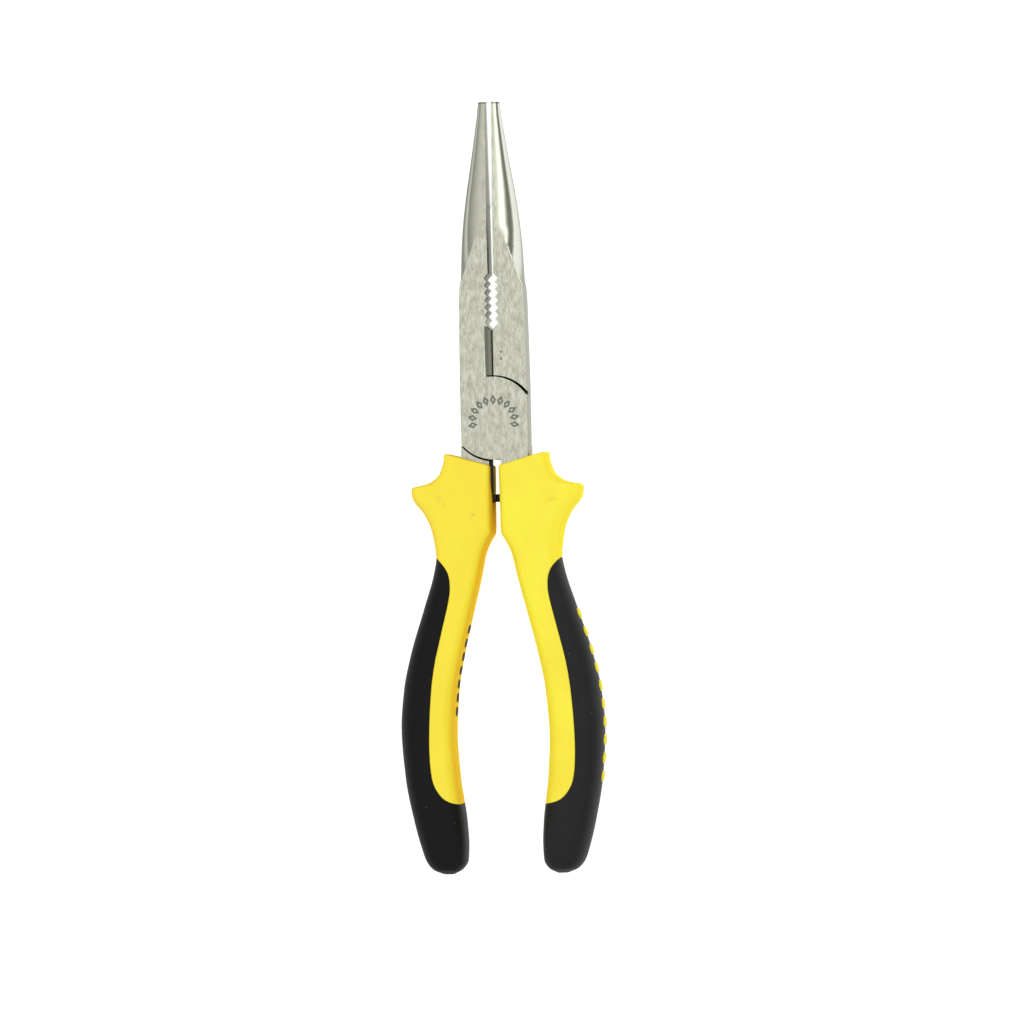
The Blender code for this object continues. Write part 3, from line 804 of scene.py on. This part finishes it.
def etched_arc(finish):
    """Mask of the arc of plain open lozenges etched above the pivot on the front face."""
    x, y, z = finish.split(finish.place)
    x = finish.maths("SUBTRACT", x, MARK_CENTRE[0])
    y = finish.maths("SUBTRACT", y, MARK_CENTRE[1])
    angle = finish.product(finish.maths("ARCTAN2", y, x), 180 / math.pi)
    turn = finish.maths("DIVIDE", finish.maths("ADD", angle, 360.0), MARK_STEP)
    side = finish.away(finish.maths("FRACT", turn), 0.5)
    side = finish.product(side, math.radians(MARK_STEP) * MARK_RADIUS / MARK_WIDTH)
    end = finish.maths("DIVIDE", finish.away(finish.length(x, y), MARK_RADIUS), MARK_HEIGHT)
    lozenge = finish.maths("ADD", side, end)
    upper = finish.maths("GREATER_THAN", y, -MARK_RADIUS * math.sin(math.radians(MARK_STEP)))
    front = finish.maths("GREATER_THAN", z, 2 * HALF_THICKNESS - 0.05)
    return finish.product(finish.between(lozenge, 1.0, 0.9), finish.between(lozenge, 0.3, 0.4),
                          upper, front)


def side_shade_mask(finish, level, x, outer):
    """Mask of the painted shade on the outer surfaces that stand steep, the left ones most."""
    left = finish.product(finish.between(x, 1.0, -1.0), 0.85)
    leaning = finish.product(finish.between(level, 0.85, 0.5), left)
    upright = finish.between(level, 0.4, 0.1, 0.0, 0.45)
    return finish.product(finish.maths("MAXIMUM", leaning, upright), outer)


def joint_shade_mask(finish, flat, aside):
    """Mask of the painted shade on the surfaces within the lap joint, fainter on the level faces where
    the plates lie on each other.
    """
    x, y, z = finish.split(finish.place)
    depth = finish.between(finish.away(z, HALF_THICKNESS), HALF_THICKNESS - 0.2, HALF_THICKNESS - 0.3)
    inside = finish.product(depth, finish.maths("LESS_THAN", y, RECESS_RADIUS + 0.1),
                            finish.maths("LESS_THAN", aside, HALF_JOINT_WIDTH - 0.25))
    near = finish.between(finish.length(x, y), PLATE_CORNER_RADIUS, LAPPED_RADIUS, 0.0, 0.8)
    return finish.product(inside, finish.maths("SUBTRACT", 1.0, finish.product(flat, near)))


def painted_tooth_light(finish, colour, level, aside, y):
    """The colour with stripes over it on the gripping faces: painted shade in the valleys of the fine
    teeth and a painted highlight on their peaks.
    """
    turn = finish.product(finish.maths("SUBTRACT", TIP_Y, y), 1 / FINE_TOOTH_PITCH)
    valley = finish.away(finish.maths("FRACT", turn), 0.5)
    gripping = finish.product(finish.maths("GREATER_THAN", y, FINE_TEETH_BOTTOM),
                              finish.maths("LESS_THAN", aside, GRIPPING_REACH),
                              finish.between(level, 0.4, 0.2))
    # Painted shade in the valleys, painted highlight on the peaks
    stripes = finish.mix(finish.between(valley, 0.22, 0.3), TOOTH_VALLEY_SHADE, TOOTH_PEAK_HIGHLIGHT)
    return finish.mix(gripping, colour, stripes)


def ground_steel():
    """Satin steel: belt-ground flats with streaks along the tool, finer polish on the round nose."""
    finish = Finish("ground_steel", metallic=1.0)
    cloudy = finish.noise((0.9, 0.3, 0.9), detail=3.0)
    streaks = finish.noise((3.2, 0.6, 3.2), detail=4.0, rough=0.75)
    lines = finish.noise((9.0, 0.5, 9.0), detail=3.0, rough=0.7)
    grain = finish.noise((5.0, 5.0, 5.0))
    level = finish.level()
    x, y, _ = finish.split(finish.place)
    aside = finish.maths("ABSOLUTE", x)
    outer = finish.maths("MAXIMUM", aside, finish.maths("SUBTRACT", y, CUTTER_TOP))
    outer = finish.maths("GREATER_THAN", outer, SLIT_HALF_WIDTH)
    flat = finish.between(level, 0.97, 0.995)
    steep = side_shade_mask(finish, level, x, outer)
    inside = joint_shade_mask(finish, flat, aside)
    mark = etched_arc(finish)

    tone = finish.between(finish.blend(cloudy, streaks, 0.35), 0.38, 0.62)
    colour = finish.mix(flat, finish.mix(tone, *POLISHED_TONES), finish.mix(tone, *GROUND_TONES))
    # Painted highlight on the outer sides that slope away
    colour = finish.mix(finish.product(finish.between(level, 0.76, 0.66), outer), colour, PAINTED_SIDE_HIGHLIGHT)
    # Painted shade on the steep outer sides, the left ones most
    colour = finish.mix(steep, colour, PAINTED_SIDE_SHADE)
    # Painted shade within the lap joint: near black, rougher and not metallic
    colour = finish.mix(finish.product(inside, 0.95), colour, JOINT_SHADE)
    colour = painted_tooth_light(finish, colour, level, aside, y)
    grime = finish.product(finish.between(y, TIP_Y - 0.7, TIP_Y - 0.2),
                           finish.between(streaks, 0.35, 0.6, 0.3, 0.8))
    colour = finish.mix(grime, colour, TIP_GRIME)
    spots = finish.maths("MAXIMUM", finish.specks(0.6, 0.1, 0.16), finish.specks(1.7, 0.22, 0.05))
    colour = finish.mix(finish.product(spots, 0.6), colour, STEEL_SPOT)
    colour = finish.mix(finish.product(mark, 0.82), colour, ETCHED)

    rough = 0.12
    for mask, rougher in ((lines, 0.1), (flat, 0.13), (mark, 0.2), (steep, 0.12), (inside, 0.6)):
        rough = finish.maths("MULTIPLY_ADD", mask, rougher, rough)
    finish.bump(finish.blend(lines, grain, 0.7), 0.012)
    return finish.set(Base_Color=colour, Roughness=rough, Metallic=finish.maths("SUBTRACT", 1.0, inside),
                      Specular_IOR_Level=0.1, Specular_Tint=STEEL_SHEEN)


# Yellow plastic: its two tones, painted shade on the left half and on the steep sides, and its wear
YELLOW_TONES = (0.97, 0.8, 0.037), (0.99, 0.88, 0.043)
YELLOW_LEFT_SHADE, YELLOW_SIDE_SHADE = (0.97, 0.74, 0.034), (0.87, 0.47, 0.018)
SCUFF, RUBBED = (0.33, 0.2, 0.02), (0.5, 0.3, 0.03)

# Places on the collars where the yellow is scuffed, as (x, y, reach)
RUBBED_SPOTS = [(-14.4, -20.6, 1.7), (-13.2, -22.0, 1.2), (-5.8, -25.0, 1.6), (15.0, -21.0, 1.7)]


def yellow_plastic():
    """Hard satin plastic with a faint moulded texture, slow tone changes and a few scuffs."""
    finish = Finish("yellow_plastic")
    slow = finish.noise((0.08, 0.05, 0.08))
    peel = finish.noise((1.4, 1.4, 1.4), detail=3.0)
    x, y, _ = finish.split(finish.place)
    left = finish.between(x, 2.0, -2.0)
    edge = finish.between(finish.level(), 0.85, 0.3)
    colour = finish.mix(finish.between(slow, 0.3, 0.7), *YELLOW_TONES)
    # Painted shade: the left half darker and more orange
    colour = finish.mix(finish.product(left, 0.4), colour, YELLOW_LEFT_SHADE)
    # Painted shade on the steep sides, most on the left
    side_shade_share = finish.product(edge, finish.between(left, 0.0, 1.0, 0.15, 0.6))
    colour = finish.mix(side_shade_share, colour, YELLOW_SIDE_SHADE)

    rubbed = 0.0
    for spot_x, spot_y, size in RUBBED_SPOTS:
        away = finish.maths("ADD", finish.away(x, spot_x), finish.away(y, spot_y))
        rubbed = finish.maths("MAXIMUM", rubbed, finish.between(away, size, 0.3 * size))
    scuffs = finish.product(finish.specks(1.6, 0.33, 0.45), rubbed, 0.6)
    colour = finish.mix(scuffs, colour, SCUFF)
    colour = finish.mix(finish.product(rubbed, 0.12), colour, RUBBED)

    rough = finish.maths("MULTIPLY_ADD", edge, 0.3, finish.maths("MULTIPLY_ADD", peel, 0.12, 0.34))
    finish.bump(peel, 0.02)
    return finish.set(Base_Color=colour, Roughness=rough,
                      Specular_IOR_Level=finish.maths("MULTIPLY_ADD", edge, -0.33, 0.35),
                      Subsurface_Weight=0.12, Subsurface_Scale=0.0012)


# Black rubber: its two tones, painted shade on the left half, and its dust
BLACK_TONES = (0.0036, 0.004, 0.0037), (0.006, 0.0066, 0.0068)
BLACK_LEFT_SHADE, DUST = (0.001, 0.001, 0.001), (0.22, 0.22, 0.22)


def black_rubber():
    """Matt thermoplastic rubber with a fine spark-eroded texture and a little dust."""
    finish = Finish("black_rubber")
    texture = finish.noise((4.5, 4.5, 4.5), detail=3.0, rough=0.6)
    slow = finish.noise((0.15, 0.1, 0.15))
    x = finish.split(finish.place)[0]
    colour = finish.mix(finish.between(slow, 0.3, 0.7), *BLACK_TONES)
    # Painted shade: the left half darker
    colour = finish.mix(finish.between(x, 3.0, -3.0, 0.0, 0.55), colour, BLACK_LEFT_SHADE)
    colour = finish.mix(finish.product(finish.specks(0.55, 0.09, 0.2), 0.5), colour, DUST)
    finish.bump(texture, 0.05)
    return finish.set(Base_Color=colour, Roughness=finish.maths("MULTIPLY_ADD", texture, 0.25, 0.5),
                      Specular_IOR_Level=finish.between(x, 3.0, -3.0, 0.3, 0.17))


# Pieces


def dress_half(body, side, node, pads, materials):
    """All the pieces of one half, each in the place of its CAD node."""
    steel, yellow, black = materials
    piece = lever("ground_" + node)
    if body == "back_half":
        for x, y in PUNCH_MARKS:
            combine(piece, punch_mark(x, y), "DIFFERENCE")
    install(piece, body, node, steel, SHARP_STEEL)
    node = side + "_grip_core"
    install(grip_core("moulded_" + node, pads), body, node, yellow, SHARP_PLASTIC)
    node = side + "_grip_overmould"
    install(overmould("moulded_" + node, pads), body, node, black, SHARP_OVERMOULD)
    for k in range(RIBS):
        node = f"{side}_grip_rib_{k + 1}"
        install(rib("moulded_" + node, k), body, node, black, SHARP_PLASTIC)


materials = ground_steel(), yellow_plastic(), black_rubber()
dress_half("front_half", "right", "front_lever", True, materials)
dress_half("back_half", "left", "back_lever", False, materials)
install(turned("ground_pivot_rivet", rivet_profile(0.0)), "front_half", "pivot_rivet",
        materials[0], SHARP_STEEL)


# Floor, light and camera

FLOOR_SIZE = 6.0
VIEW_WIDTH = 0.2656
VIEW_DISTANCE = 1.2
VIEW_TURN, VIEW_ROLL = math.radians(6.7), math.radians(-1.35)
VIEW_OFFSET = (0.00412, -0.0242)
SENSOR = 36.0
CLIP_START, CLIP_END = 0.05, 20.0
SOFTBOX_PLACE, SOFTBOX_SIZE, SOFTBOX_POWER = (0.5, 0.3, 0.98), (0.16, 1.1), 1.2

# Brightness of the tent by angle from overhead, in degrees, to the right of the object
TENT = [(-90, 0.4), (-65, 0.75), (-40, 1.08), (-8, 1.21), (17, 1.25), (24, 1.5), (29, 1.5), (40, 0.75),
        (52, 0.33), (74, 0.3), (83, 1.4), (90, 1.5)]

# How the tent dims lengthwise: from and to which share of the way down, and to what strength
TENT_FADE = 0.5, 0.95, 1.0, 0.4


def make_floor():
    """A wide pale floor that the grips lie on."""
    half, level = FLOOR_SIZE / 2, cad_bounds[0][2]
    data = bpy.data.meshes.new("floor")
    corners = [(-half, -half, level), (half, -half, level), (half, half, level), (-half, half, level)]
    data.from_pydata(corners, [], [(0, 1, 2, 3)])
    material = bpy.data.materials.new("pale_floor")
    material.use_nodes = True
    inputs = material.node_tree.nodes["Principled BSDF"].inputs
    inputs["Base Color"].default_value = (0.45, 0.45, 0.45, 1.0)
    inputs["Roughness"].default_value = 0.9
    inputs["Specular IOR Level"].default_value = 0.0
    inputs["Emission Color"].default_value = (1.0, 1.0, 1.0, 1.0)
    inputs["Emission Strength"].default_value = 0.85
    data.materials.append(material)
    add_object("floor", data)


def make_world():
    """A pale tent in strips along the object, which get dimmer towards the tent's two ends."""
    world = bpy.data.worlds.new("studio")
    bpy.context.scene.world = world
    world.use_nodes = True
    nodes = Nodes(world.node_tree)
    x, y, z = nodes.split(nodes.add("ShaderNodeTexCoord").outputs["Generated"])
    turn = nodes.maths("MULTIPLY_ADD", nodes.maths("ARCTAN2", x, z), 0.5 / math.pi, 0.5)
    ramp = nodes.add("ShaderNodeValToRGB")
    nodes.feed(ramp.inputs[0], turn)
    for _ in TENT[2:]:
        ramp.color_ramp.elements.new(0.5)
    for element, (angle, grey) in zip(ramp.color_ramp.elements, TENT):
        element.position = 0.5 + angle / 360
        element.color = (grey, grey, grey, 1.0)
    background = nodes.tree.nodes["Background"]
    nodes.feed(background.inputs["Color"], ramp.outputs[0])
    strength = nodes.between(nodes.maths("ABSOLUTE", y), *TENT_FADE)
    nodes.feed(background.inputs["Strength"], strength)


def make_softbox():
    """A rectangular area light at the right, aimed at the pliers."""
    light = bpy.data.lights.new("right_softbox", "AREA")
    light.shape = "RECTANGLE"
    light.size, light.size_y = SOFTBOX_SIZE
    light.energy = SOFTBOX_POWER
    lamp = add_object("right_softbox", light)
    lamp.location = SOFTBOX_PLACE
    lamp.rotation_euler = (-Vector(SOFTBOX_PLACE)).to_track_quat("-Z", "Y").to_euler()


def make_camera():
    """Looks straight down, turned a little to the right side of the pliers, as a long lens would."""
    lens = bpy.data.cameras.new("camera")
    lens.sensor_width = SENSOR
    lens.lens = SENSOR * VIEW_DISTANCE / VIEW_WIDTH
    lens.clip_start, lens.clip_end = CLIP_START, CLIP_END
    turn = Euler((0, VIEW_TURN, 0)).to_matrix() @ Matrix.Rotation(VIEW_ROLL, 3, "Z")
    place = PIVOT + turn @ Vector((*VIEW_OFFSET, VIEW_DISTANCE))
    camera = add_object("camera", lens)
    camera.matrix_world = Matrix.Translation(place) @ turn.to_4x4()
    bpy.context.scene.camera = camera


make_floor()
make_world()
make_softbox()
make_camera()
bpy.context.scene.view_settings.view_transform = "Standard"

- - - - - - -

→ **What to produce**: Return nothing but the lines from the start of the listing above through the line containing "upper, front)", exactly as given.

→ **Solution below**:
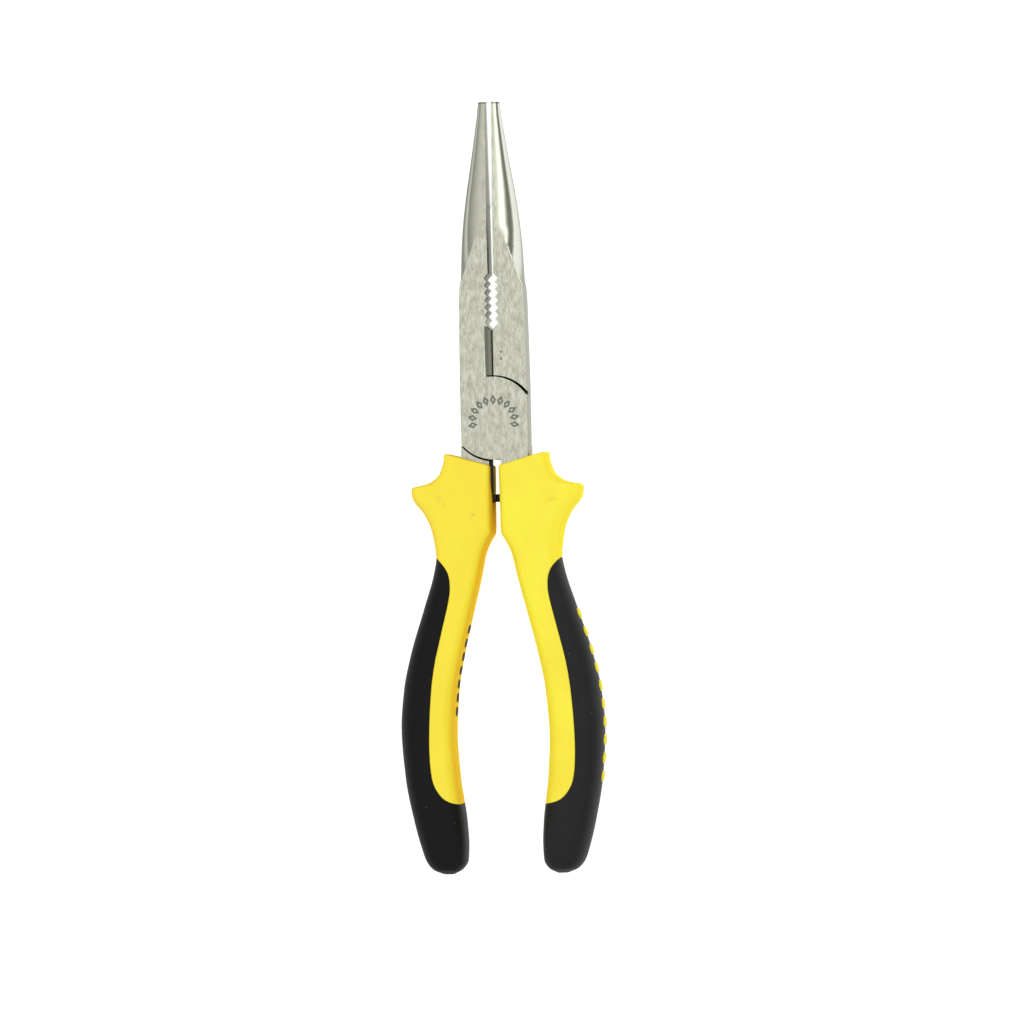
The Blender code for this object continues. Write part 3, from line 804 of scene.py on. This part finishes it.
def etched_arc(finish):
    """Mask of the arc of plain open lozenges etched above the pivot on the front face."""
    x, y, z = finish.split(finish.place)
    x = finish.maths("SUBTRACT", x, MARK_CENTRE[0])
    y = finish.maths("SUBTRACT", y, MARK_CENTRE[1])
    angle = finish.product(finish.maths("ARCTAN2", y, x), 180 / math.pi)
    turn = finish.maths("DIVIDE", finish.maths("ADD", angle, 360.0), MARK_STEP)
    side = finish.away(finish.maths("FRACT", turn), 0.5)
    side = finish.product(side, math.radians(MARK_STEP) * MARK_RADIUS / MARK_WIDTH)
    end = finish.maths("DIVIDE", finish.away(finish.length(x, y), MARK_RADIUS), MARK_HEIGHT)
    lozenge = finish.maths("ADD", side, end)
    upper = finish.maths("GREATER_THAN", y, -MARK_RADIUS * math.sin(math.radians(MARK_STEP)))
    front = finish.maths("GREATER_THAN", z, 2 * HALF_THICKNESS - 0.05)
    return finish.product(finish.between(lozenge, 1.0, 0.9), finish.between(lozenge, 0.3, 0.4),
                          upper, front)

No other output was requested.